(Items listed in a dataset)

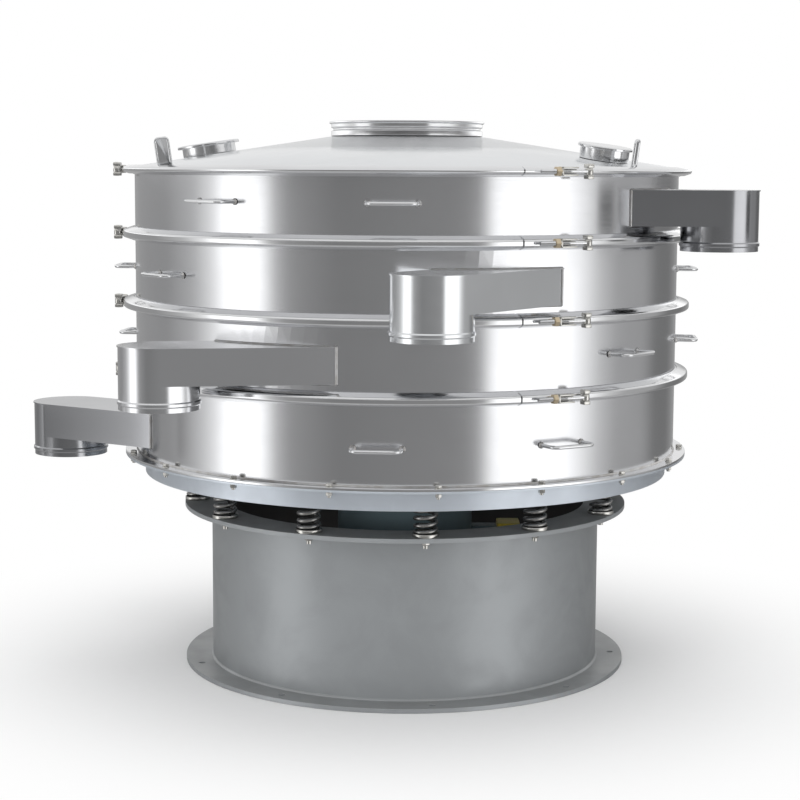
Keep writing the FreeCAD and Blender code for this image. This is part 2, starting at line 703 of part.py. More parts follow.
def rod_loop(body, name, path_role, start, near, width, reach, rod, bend):
    """Bend a round rod into a U: two legs from a start line and a crossing bar."""
    wide = size(width) / 2
    far = near + size(reach) - size(rod) / 2
    turn = size(bend)
    path = new_sketch(body, f"{name}_path", path_role)
    leg = far - turn
    left = FreeCAD.Vector(-wide, near, 0)
    right = FreeCAD.Vector(wide, near, 0)
    up = FreeCAD.Vector(0, 0, 1)
    left_centre = FreeCAD.Vector(turn - wide, leg, 0)
    right_centre = FreeCAD.Vector(wide - turn, leg, 0)
    path.addGeometry(Part.LineSegment(left, FreeCAD.Vector(-wide, leg, 0)))
    path.addGeometry(Part.ArcOfCircle(Part.Circle(left_centre, up, turn), math.pi / 2, math.pi))
    path.addGeometry(Part.LineSegment(FreeCAD.Vector(turn - wide, far, 0), FreeCAD.Vector(wide - turn, far, 0)))
    path.addGeometry(Part.ArcOfCircle(Part.Circle(right_centre, up, turn), 0, math.pi / 2))
    path.addGeometry(Part.LineSegment(FreeCAD.Vector(wide, leg, 0), right))
    for first, first_end, second, second_end in ((0, 2, 1, 2), (1, 1, 2, 1), (2, 2, 3, 2), (3, 1, 4, 1)):
        path.addConstraint(Sketcher.Constraint("Coincident", first, first_end, second, second_end))
    side = half(width)
    crossing = f"{start} + sizes.{reach} - sizes.{rod} / 2"
    bent = f"{crossing} - sizes.{bend}"
    path.addConstraint(Sketcher.Constraint("Vertical", 0))
    path.addConstraint(Sketcher.Constraint("Horizontal", 2))
    path.addConstraint(Sketcher.Constraint("Vertical", 4))
    pin_point(path, 0, 1, f"0 - {side}", start)
    pin_along(path, 0, 2, bent)
    pin_point(path, 1, 3, f"sizes.{bend} - {side}", bent)
    pin_across(path, 2, 1, f"sizes.{bend} - {side}")
    pin_across(path, 2, 2, f"{side} - sizes.{bend}")
    pin_point(path, 3, 3, f"{side} - sizes.{bend}", bent)
    pin_along(path, 4, 1, bent)
    pin_along(path, 4, 2, start)
    if path_role == "XY_Plane":
        section = circles(body, f"{name}_section", "XZ_Plane",
                          [(f"0 - {side}", "0", f"sizes.{rod} / 2")], f"0 - ({start})")
    else:
        section = circles(body, f"{name}_section", "XY_Plane",
                          [(f"0 - {side}", "0", f"sizes.{rod} / 2")], start)
    pipe = body.newObject("PartDesign::AdditivePipe", name)
    pipe.Profile = section
    pipe.Spine = path
    return pipe


def make_lug(name, prefix):
    body = tilted_body(name, prefix, f"sizes.{prefix}_turn")
    rod_loop(body, f"{name}_loop", "XZ_Plane", "sizes.seat_gap", size("seat_gap"),
             "lug_width", "lug_height", "lug_rod", "lug_bend")
    side = half("lug_width")
    seat = "sizes.seat_gap"
    top = f"{seat} + sizes.lug_height - sizes.lug_rod / 2"
    shoulder = f"{top} - sizes.lug_bend"
    inset = f"{side} - sizes.lug_bend"
    web = polygon(body, f"{name}_web_side", "XZ_Plane", [
        (f"0 - {side}", seat), (side, seat), (side, shoulder), (inset, top),
        (f"0 - ({inset})", top), (f"0 - {side}", shoulder)])
    pad(body, web, f"{name}_web", "sizes.lug_plate", both_ways=True)
    keep(body)


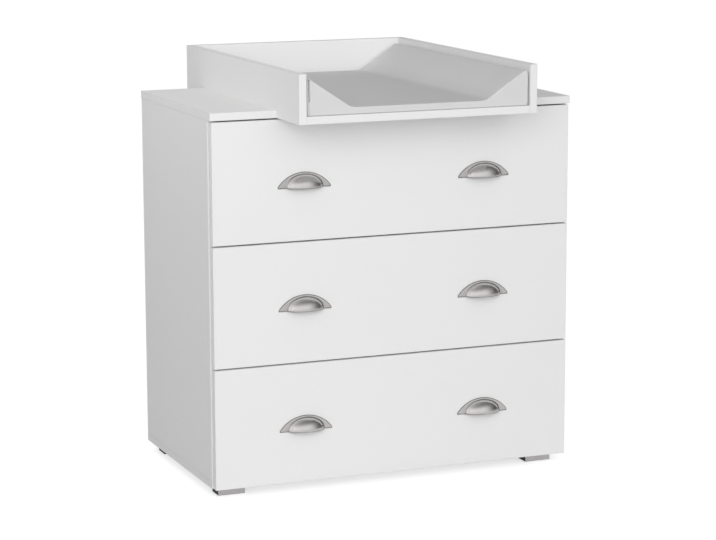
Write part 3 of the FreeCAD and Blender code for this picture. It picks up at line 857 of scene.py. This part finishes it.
def mat_skin(edge, rings, shares):
    """The skin between the mat's ends: the section's edge at each ring, pushed out by the foam."""
    start, end = rings[0][1], rings[-1][1]
    normals = loop_normals(edge)
    vertices = []
    for inset, y in rings:
        fade = min(1.0, min(y - start, end - y) / MAT_PUFF_FADE)
        fullness = MAT_PUFF * math.sin(fade * math.pi / 2)
        for point, normal, share in zip(edge, normals, shares):
            placed = point - normal * inset + normal * (fullness * share)
            vertices.append((placed.x, y, placed.y))
    count = len(edge)
    faces = []
    for ring in range(len(rings) - 1):
        for index in range(count):
            a = ring * count + index
            b = ring * count + (index + 1) % count
            faces.append((a, b, b + count, a + count))
    return vertices, faces


def add_end(vertices, faces, columns, ring_start):
    """Closes one end of the mat with the section's grid, sewn to the ring of skin that is there."""
    number = {place: ring_start + index for index, place in enumerate(section_loop(columns))}
    last = len(columns) - 1
    rows = len(columns[0]) - 1
    for i in range(1, last):
        foot = Vector(vertices[number[i, 0]])
        crest = Vector(vertices[number[i, rows]])
        for row in range(1, rows):
            number[i, row] = len(vertices)
            vertices.append(foot.lerp(crest, row / rows))
    for i in range(last):
        for row in range(rows):
            corners = ((i, row), (i + 1, row), (i + 1, row + 1), (i, row + 1))
            faces.append(tuple(number[corner] for corner in corners))


def make_mat(material):
    """The contoured mat: flat middle, sloping sides, soft ends and a slight fullness of its foam."""
    low_corner, high_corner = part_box("changing_mat")
    half = (high_corner.x - low_corner.x) / 2
    low = low_corner.z
    columns = mat_section(half, low)
    edge = [columns[i][row] for i, row in section_loop(columns)]
    rings = mat_rings(low_corner.y, high_corner.y)
    vertices, faces = mat_skin(edge, rings, [puff_share(point, half, low) for point in edge])
    for ring in (0, len(rings) - 1):
        add_end(vertices, faces, columns, ring * len(edge))
    piece = new_piece("mat_cover", "mat", material, vertices, faces)
    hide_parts("changing_mat")


# ---------------------------------------------------------------- the whole scene

make_camera()
make_lamp("key", KEY_LIGHT, KEY_TOWARDS, KEY_DISTANCE, KEY_SIZE)
make_lamp("left_lamp", LEFT_LIGHT, LEFT_TOWARDS, LEFT_DISTANCE, LEFT_SIZE)
make_world()
make_floor()
materials = {name: make() for name, make in MATERIALS.items()}
paint_nodes(materials)
make_handles(materials["nickel"])
make_mat(materials["mat_cover"])

bpy.context.scene.view_settings.view_transform = "Standard"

• WRITTEN PROBLEM
Each record must be repeated exactly as it is.

• ANSWER TO THIS EXERCISE
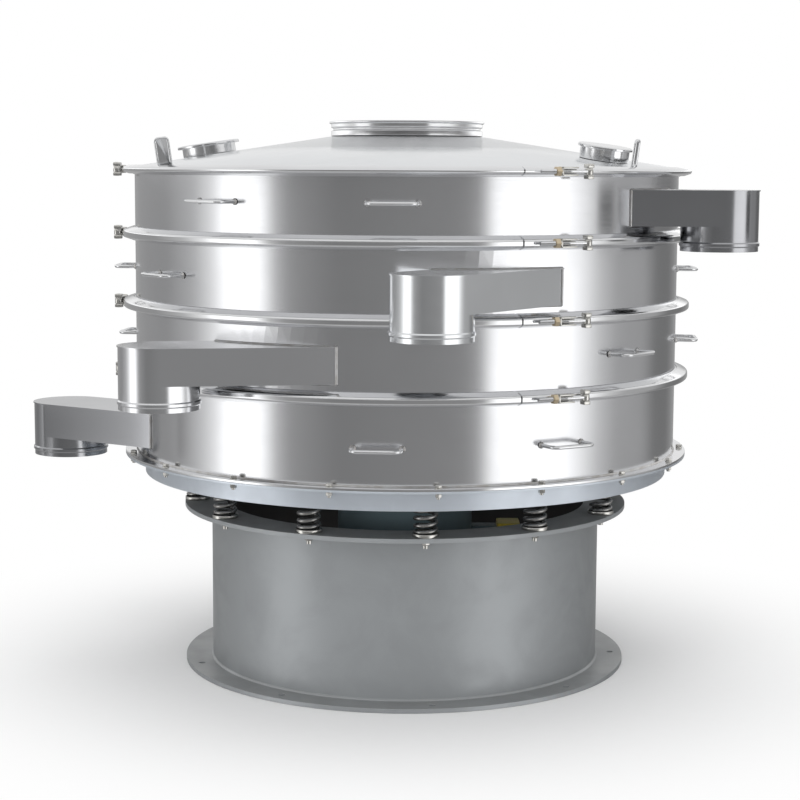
Keep writing the FreeCAD and Blender code for this image. This is part 2, starting at line 703 of part.py. More parts follow.
def rod_loop(body, name, path_role, start, near, width, reach, rod, bend):
    """Bend a round rod into a U: two legs from a start line and a crossing bar."""
    wide = size(width) / 2
    far = near + size(reach) - size(rod) / 2
    turn = size(bend)
    path = new_sketch(body, f"{name}_path", path_role)
    leg = far - turn
    left = FreeCAD.Vector(-wide, near, 0)
    right = FreeCAD.Vector(wide, near, 0)
    up = FreeCAD.Vector(0, 0, 1)
    left_centre = FreeCAD.Vector(turn - wide, leg, 0)
    right_centre = FreeCAD.Vector(wide - turn, leg, 0)
    path.addGeometry(Part.LineSegment(left, FreeCAD.Vector(-wide, leg, 0)))
    path.addGeometry(Part.ArcOfCircle(Part.Circle(left_centre, up, turn), math.pi / 2, math.pi))
    path.addGeometry(Part.LineSegment(FreeCAD.Vector(turn - wide, far, 0), FreeCAD.Vector(wide - turn, far, 0)))
    path.addGeometry(Part.ArcOfCircle(Part.Circle(right_centre, up, turn), 0, math.pi / 2))
    path.addGeometry(Part.LineSegment(FreeCAD.Vector(wide, leg, 0), right))
    for first, first_end, second, second_end in ((0, 2, 1, 2), (1, 1, 2, 1), (2, 2, 3, 2), (3, 1, 4, 1)):
        path.addConstraint(Sketcher.Constraint("Coincident", first, first_end, second, second_end))
    side = half(width)
    crossing = f"{start} + sizes.{reach} - sizes.{rod} / 2"
    bent = f"{crossing} - sizes.{bend}"
    path.addConstraint(Sketcher.Constraint("Vertical", 0))
    path.addConstraint(Sketcher.Constraint("Horizontal", 2))
    path.addConstraint(Sketcher.Constraint("Vertical", 4))
    pin_point(path, 0, 1, f"0 - {side}", start)
    pin_along(path, 0, 2, bent)
    pin_point(path, 1, 3, f"sizes.{bend} - {side}", bent)
    pin_across(path, 2, 1, f"sizes.{bend} - {side}")
    pin_across(path, 2, 2, f"{side} - sizes.{bend}")
    pin_point(path, 3, 3, f"{side} - sizes.{bend}", bent)
    pin_along(path, 4, 1, bent)
    pin_along(path, 4, 2, start)
    if path_role == "XY_Plane":
        section = circles(body, f"{name}_section", "XZ_Plane",
                          [(f"0 - {side}", "0", f"sizes.{rod} / 2")], f"0 - ({start})")
    else:
        section = circles(body, f"{name}_section", "XY_Plane",
                          [(f"0 - {side}", "0", f"sizes.{rod} / 2")], start)
    pipe = body.newObject("PartDesign::AdditivePipe", name)
    pipe.Profile = section
    pipe.Spine = path
    return pipe


def make_lug(name, prefix):
    body = tilted_body(name, prefix, f"sizes.{prefix}_turn")
    rod_loop(body, f"{name}_loop", "XZ_Plane", "sizes.seat_gap", size("seat_gap"),
             "lug_width", "lug_height", "lug_rod", "lug_bend")
    side = half("lug_width")
    seat = "sizes.seat_gap"
    top = f"{seat} + sizes.lug_height - sizes.lug_rod / 2"
    shoulder = f"{top} - sizes.lug_bend"
    inset = f"{side} - sizes.lug_bend"
    web = polygon(body, f"{name}_web_side", "XZ_Plane", [
        (f"0 - {side}", seat), (side, seat), (side, shoulder), (inset, top),
        (f"0 - ({inset})", top), (f"0 - {side}", shoulder)])
    pad(body, web, f"{name}_web", "sizes.lug_plate", both_ways=True)
    keep(body)


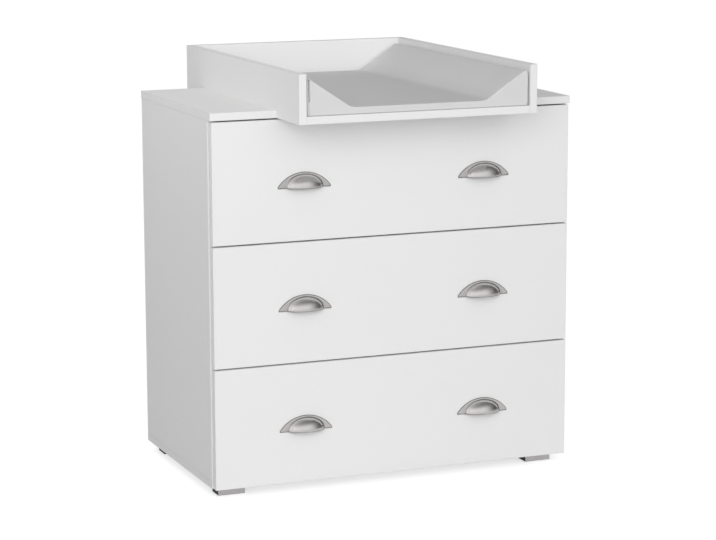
Write part 3 of the FreeCAD and Blender code for this picture. It picks up at line 857 of scene.py. This part finishes it.
def mat_skin(edge, rings, shares):
    """The skin between the mat's ends: the section's edge at each ring, pushed out by the foam."""
    start, end = rings[0][1], rings[-1][1]
    normals = loop_normals(edge)
    vertices = []
    for inset, y in rings:
        fade = min(1.0, min(y - start, end - y) / MAT_PUFF_FADE)
        fullness = MAT_PUFF * math.sin(fade * math.pi / 2)
        for point, normal, share in zip(edge, normals, shares):
            placed = point - normal * inset + normal * (fullness * share)
            vertices.append((placed.x, y, placed.y))
    count = len(edge)
    faces = []
    for ring in range(len(rings) - 1):
        for index in range(count):
            a = ring * count + index
            b = ring * count + (index + 1) % count
            faces.append((a, b, b + count, a + count))
    return vertices, faces


def add_end(vertices, faces, columns, ring_start):
    """Closes one end of the mat with the section's grid, sewn to the ring of skin that is there."""
    number = {place: ring_start + index for index, place in enumerate(section_loop(columns))}
    last = len(columns) - 1
    rows = len(columns[0]) - 1
    for i in range(1, last):
        foot = Vector(vertices[number[i, 0]])
        crest = Vector(vertices[number[i, rows]])
        for row in range(1, rows):
            number[i, row] = len(vertices)
            vertices.append(foot.lerp(crest, row / rows))
    for i in range(last):
        for row in range(rows):
            corners = ((i, row), (i + 1, row), (i + 1, row + 1), (i, row + 1))
            faces.append(tuple(number[corner] for corner in corners))


def make_mat(material):
    """The contoured mat: flat middle, sloping sides, soft ends and a slight fullness of its foam."""
    low_corner, high_corner = part_box("changing_mat")
    half = (high_corner.x - low_corner.x) / 2
    low = low_corner.z
    columns = mat_section(half, low)
    edge = [columns[i][row] for i, row in section_loop(columns)]
    rings = mat_rings(low_corner.y, high_corner.y)
    vertices, faces = mat_skin(edge, rings, [puff_share(point, half, low) for point in edge])
    for ring in (0, len(rings) - 1):
        add_end(vertices, faces, columns, ring * len(edge))
    piece = new_piece("mat_cover", "mat", material, vertices, faces)
    hide_parts("changing_mat")


# ---------------------------------------------------------------- the whole scene

make_camera()
make_lamp("key", KEY_LIGHT, KEY_TOWARDS, KEY_DISTANCE, KEY_SIZE)
make_lamp("left_lamp", LEFT_LIGHT, LEFT_TOWARDS, LEFT_DISTANCE, LEFT_SIZE)
make_world()
make_floor()
materials = {name: make() for name, make in MATERIALS.items()}
paint_nodes(materials)
make_handles(materials["nickel"])
make_mat(materials["mat_cover"])

bpy.context.scene.view_settings.view_transform = "Standard"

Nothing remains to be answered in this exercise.